As for the actual episode...do you really want a recap at this point? A bunch of stuff happens, and it was honestly kind of cool, but it mostly involved people we've never seen before, or versions we've never seen before of people we thought we knew. So the plot is fine but the characters in it are cardboard cutouts, going through the motions of story without any real sense of connection. And that's been my major problem with this whole season: they have so much story to get through that they're just throwing it out as fast as they can, with no regard for the humanity under the surface. Everyone is acting like a notecard on the wall of a writer's room, and not like a believable person. Why is Garibaldi brainwashed? Because we need him to be brainwashed because of something that happens down the line. Why does he get so offended when Zach takes the gun? Because we need him to be offended because of something that happens down the line. Why does Franklin look at the TV studio instead of checking on his friend? Because we need to remind you about the studio so that we can use it down the line.
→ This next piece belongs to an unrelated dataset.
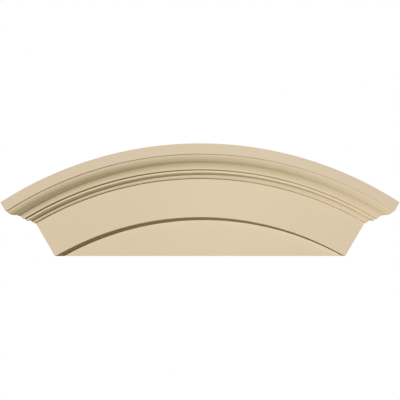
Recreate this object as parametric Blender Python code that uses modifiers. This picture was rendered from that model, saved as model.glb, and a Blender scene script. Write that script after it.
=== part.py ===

All the pieces are in place for a big, epic story that nobody will care about, because we feel no connection to the people inside of it.

And that sucks, because I used to really like these characters, and I wish they'd start acting like characters again.

Comments

  1. I remain emotionally attached to my experience watching B5, but I was never happy with the Garibaldi thread in season 4 either.

    My wife and I were always unhappy that they rushed season 4, and you're making it very clear why it was a bad idea.